Following in the footsteps of Samsung, Intel will begin its development of proprietary 3D NAND flash memory in the upcoming year, at least proprietary in terms of its IMFT partnership with Micron. This announcement was made by Rob Crooke, VP and GM of Intel NVM Group today at the annual 2014 Investor Group Meeting. Just as good was the news that we may be seeing the benefits of this within the 2015 time frame.
Intel’s new 3D NAND will be based upon a 32 layer stack with a 256Gb density in each die. 3D NAND will be similarly manufactured with a 384Gb density per die. Intel claims that this will enable 1TB capacities in a 2mm package, Rob Crooke stating ““We’re no longer having to make a compromise on how much storage we can fit in there,”. Within two years, Intel claims to be moving storage capacity ahead leaps and bounds with 10TB SSDs being the result of today’s news.
Adding just a bit of intrigue to his news, Rob used the term ‘disruptive’ to openly admit Intel’s plans to rock the pricing structure of today’s SSDs, while at the same time, being sure not to disclose specifics but to say that the new memory is larger than the present 20nm process. This type of news is great for Intel investors and not so great for competition on both the enterprise and consumer front. Even though Samsung will be on its second generation of 3D NAND flash memory, they have been known to be more conservative in nature where Intel is not afraid to take those larger steps, as was recently seen with Intel’s latest NVMe SSD family release.
Where this will definitely be disruptive, however, is to those third-party companies that don’t produce their own NAND flash memory, and especially those who haven’t a secure and long-standing relationship with any one major NAND flash memory manufacturer. Just when many think the dust might settle in the SSD world, 2015 will promise to be much more than many anticipated, especially those many SSD manufacturers that just learned of this announcement.
Just as a bit of what we might foresee as a result of such technology in the future, imagine cell phones with the same storage we are seeing in laptops today, or imagine an ultrabook with several terabytes of storage within.
Hopefully this will drive prices down while also keeping the endurance in check (it should ,since its feature size is larger).
Now we wait for 100€/1TB drives 🙂
$100/1TB would be even better! 😀
Well, considering prices in EU usually translate to $ == €, they gonna be 100$ for ‘muricans once flash gets cheap like that 🙂
Its about time ! One thing that has consistently disappointed me about SSD`s is the pathetic piddly amount of storage space per $
If you need a lot of _storage_, then you’re after the wrong type of drive 🙂
Hopefully Intel will focus on quality assurance as well. Samsung kind of ended up with a black eye from that 840 EVO performance degradation problem. I know I’m still skittish about buying more Samsung drives right now.

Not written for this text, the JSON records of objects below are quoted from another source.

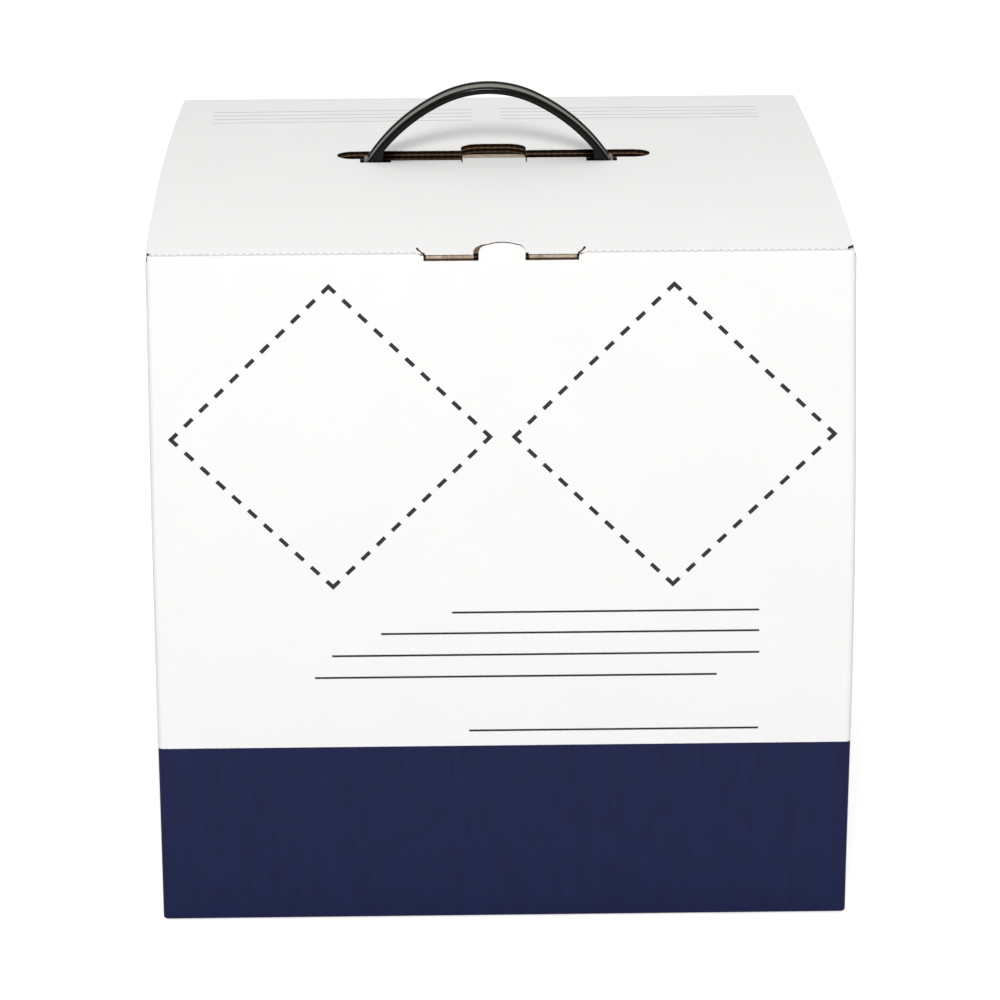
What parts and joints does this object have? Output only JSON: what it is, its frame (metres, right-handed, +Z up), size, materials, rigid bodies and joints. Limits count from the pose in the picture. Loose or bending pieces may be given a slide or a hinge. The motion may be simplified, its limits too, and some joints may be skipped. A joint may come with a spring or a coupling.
{
  "type": "specimen transport box",
  "caption": "Insulated specimen transport box: folded carton with tuck lid and carry handle, foam liner with its own lid, and a sealed jar held in the middle.",
  "frame": {"origin": "middle of the footprint, on the surface that the box stands on", "axes": "+Z up; the printed front with the lock tongue faces -Y; +X is to the right seen from the front"},
  "size_m": [0.31, 0.34, 0.3446],
  "materials": {
    "printed_board": "matte white-lined corrugated board, printed navy band at the foot",
    "kraft_board": "matte brown kraft corrugated board",
    "black_plastic": "glossy moulded polypropylene",
    "eps_foam": "matte moulded expanded polystyrene beads",
    "clear_plastic": "satin natural polypropylene",
    "cap_plastic": "satin red polypropylene",
    "seal_rubber": "matte",
    "absorbent_paper": "matte embossed absorbent sheet"
  },
  "bodies": {
    "carton": {"front_panel": "printed_board", "back_panel": "printed_board", "left_panel": "printed_board", "right_panel": "printed_board", "glue_flap": "kraft_board", "bottom_flap_front": "printed_board", "bottom_flap_back": "printed_board", "bottom_flap_left": "kraft_board", "bottom_flap_right": "kraft_board", "insulated_base": "eps_foam", "jar_locator": "kraft_board"},
    "lid": {"lid_panel": "printed_board", "handle_reinforcement": "kraft_board"},
    "tuck": {"tuck_flap": "printed_board"},
    "dust_left": {"dust_flap_left": "printed_board"},
    "dust_right": {"dust_flap_right": "printed_board"},
    "handle": {"carry_handle": "black_plastic"},
    "foam_lid": {"insulated_lid": "eps_foam"},
    "jar": {"secondary_jar": "clear_plastic", "absorbent_sleeve": "absorbent_paper"},
    "cap": {"jar_cap": "cap_plastic", "jar_seal": "seal_rubber"}
  },
  "joints": [
    {"name": "lid_fold", "type": "hinge", "parent": "carton", "child": "lid", "pos_m": [0, 0.17, 0.309], "axis": [-1, 0, 0], "range_deg": [0, 115]},
    {"name": "tuck_fold", "type": "hinge", "parent": "lid", "child": "tuck", "pos_m": [0, -0.1675, 0.309], "axis": [-1, 0, 0], "range_deg": [0, 35]},
    {"name": "dust_fold_left", "type": "hinge", "parent": "carton", "child": "dust_left", "pos_m": [-0.155, 0, 0.3065], "axis": [0, -1, 0], "range_deg": [0, 87]},
    {"name": "dust_fold_right", "type": "hinge", "parent": "carton", "child": "dust_right", "pos_m": [0.155, 0, 0.3065], "axis": [0, 1, 0], "range_deg": [0, 87]},
    {"name": "handle_drop", "type": "slide", "parent": "lid", "child": "handle", "axis": [0, 0, -1], "range_m": [0, 0.008]},
    {"name": "foam_lid_lift", "type": "slide", "parent": "carton", "child": "foam_lid", "axis": [0, 0, 1], "range_m": [0, 0.0245]},
    {"name": "jar_lift", "type": "slide", "parent": "carton", "child": "jar", "axis": [0, 0, 1], "range_m": [0, 0.0225]},
    {"name": "cap_turn", "type": "hinge", "parent": "jar", "child": "cap", "pos_m": [0, 0, 0.2], "axis": [0, 0, 1], "range_deg": [0, 360]}
  ],
  "couplings": [
    {"joint": "tuck_fold", "follows": "lid_fold", "ratio": 0.3},
    {"joint": "dust_fold_left", "follows": "lid_fold", "ratio": 0.75},
    {"joint": "dust_fold_right", "follows": "lid_fold", "ratio": 0.75},
    {"joint": "foam_lid_lift", "follows": "lid_fold", "m_per_rad": 0.012},
    {"joint": "jar_lift", "follows": "lid_fold", "m_per_rad": 0.011}
  ]
}
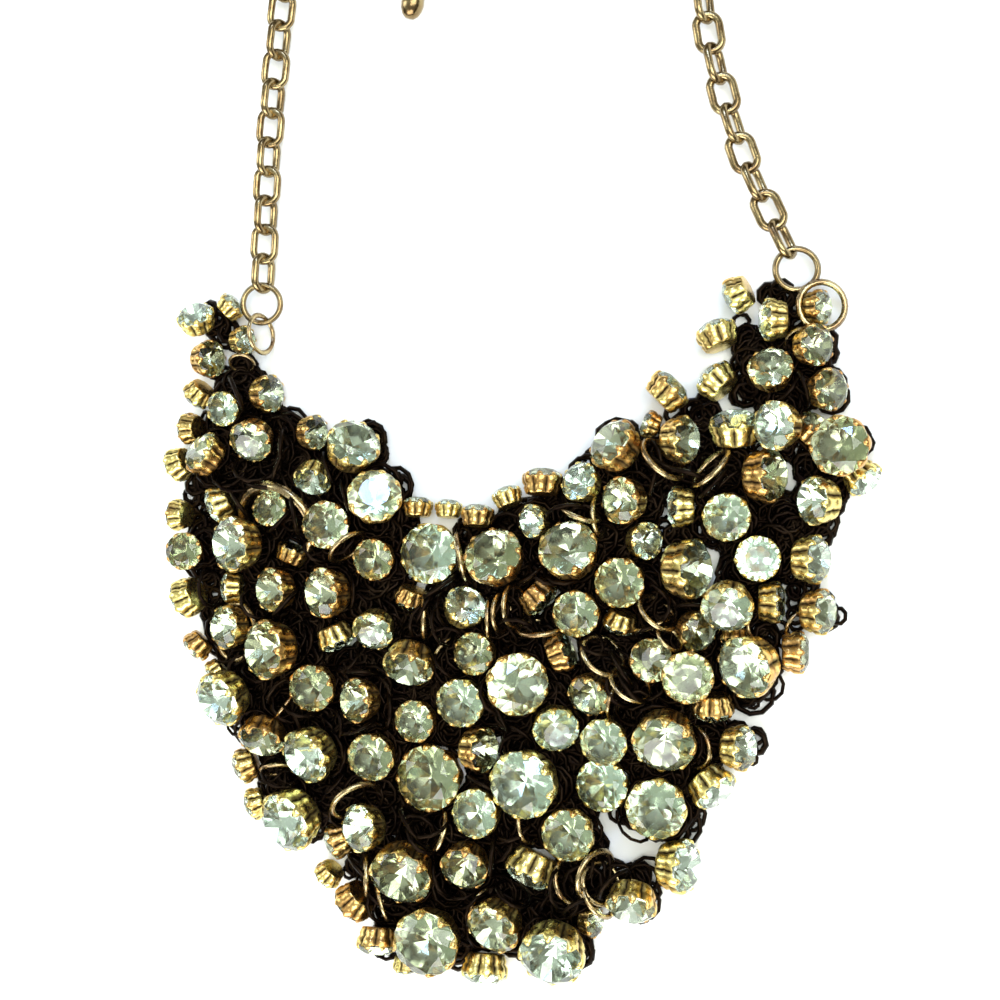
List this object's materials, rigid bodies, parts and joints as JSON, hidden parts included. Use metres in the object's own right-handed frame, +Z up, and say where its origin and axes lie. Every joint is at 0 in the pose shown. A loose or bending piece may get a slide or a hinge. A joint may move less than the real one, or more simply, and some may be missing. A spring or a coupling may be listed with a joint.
{
  "type": "bib necklace",
  "caption": "Bib necklace of round crystals in crown settings, heaped on strands between two cable chains with a clasp, an extender chain and an end drop.",
  "frame": {"origin": "on the surface that the necklace lies on, under the middle of its bounding box", "axes": "+X to the right of the necklace seen from above, +Y from the bib's tip towards the clasp, +Z up, out of the crystals"},
  "size_m": [0.1172, 0.2296, 0.0123],
  "materials": {
    "setting_brass": "polished antique brass with brown patina in the flutes",
    "chain_brass": "dark antique brass wire, worn bright on the outside",
    "crystal": "faceted clear glass with a foiled back"
  },
  "bodies": {
    "root": {"setting_01": "setting_brass", "crystal_01": "crystal", "setting_02": "setting_brass", "crystal_02": "crystal", "setting_03": "setting_brass", "crystal_03": "crystal", "setting_04": "setting_brass", "crystal_04": "crystal", "setting_05": "setting_brass", "crystal_05": "crystal", "setting_06": "setting_brass", "crystal_06": "crystal", "setting_07": "setting_brass", "crystal_07": "crystal", "setting_08": "setting_brass", "crystal_08": "crystal", "setting_09": "setting_brass", "crystal_09": "crystal", "setting_10": "setting_brass", "crystal_10": "crystal", "setting_11": "setting_brass", "crystal_11": "crystal", "setting_12": "setting_brass", "crystal_12": "crystal", "setting_13": "setting_brass", "crystal_13": "crystal", "setting_14": "setting_brass", "crystal_14": "crystal", "setting_15": "setting_brass", "crystal_15": "crystal", "setting_16": "setting_brass", "crystal_16": "crystal", "strand_left_edge": "setting_brass", "strand_left_flank": "setting_brass", "strand_left_inner": "setting_brass", "strand_left_shoulder": "setting_brass", "strand_left_column": "setting_brass", "strand_left_bib": "setting_brass", "strand_neckline": "setting_brass", "strand_centre_left": "setting_brass", "strand_centre_right": "setting_brass", "strand_centre_foot": "setting_brass", "strand_right_bib": "setting_brass", "strand_right_shoulder": "setting_brass", "strand_right_collar": "setting_brass", "strand_right_edge": "setting_brass", "strand_right_flank": "setting_brass", "strand_right_foot": "setting_brass", "strand_left_foot": "setting_brass", "chain_left": "chain_brass", "chain_right": "chain_brass", "extender_chain": "chain_brass", "extender_drop": "chain_brass", "clasp": "chain_brass"}
  },
  "joints": []
}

I’m really curious what Intel’s idea of “rock the pricing structure” is? They’ve had great drives, but it’s been hard to justify their price point against the competitors for a while.
“[…] imagine an ultrabook with several terabytes of storage within.” Doesn’t take too much imagination. My little Dell has 2 TB (a 1 TB mSATA – yes, one of those buggy 840 EVOs – and a 1 TB 2.5″ – Crucial M550).
Not sure what I would do with a 10 TB SSD, but I’m sure I could figure something out. 🙂
To be fair, performance degradation bug (which in its core will never be really fixed at 1x nm TLC) didn’t really affect other than performance. And intel was never better in that regard, as they had their fair share of issues (for starters, all of their sandforce line suffers from write degradation, just like any other sandforce drive).
Maybe in the next 5 years or so we’ll actually get like 2-3 TB for 300 dollars. Not top notch performance, but certainly much better than HDD access times, transfer speeds, random r/w workloads, and ruggedness. But I know I’m optimistic. HDDs seem to have hit a wall as to how much they can store per square inch, and they have to use helium, and shingled recording to overcome limitations.
TLDR: Let’s hope for 2-3TB at a reasonable price point in the near future.
>Maybe in the next 5 years or so we’ll actually get like 2-3 TB for 300 dollars.
Its not gonna take that long. Right now, you can get 1TB for as little as 360$.
I’m betting 2 years tops before 2TB hit 300$.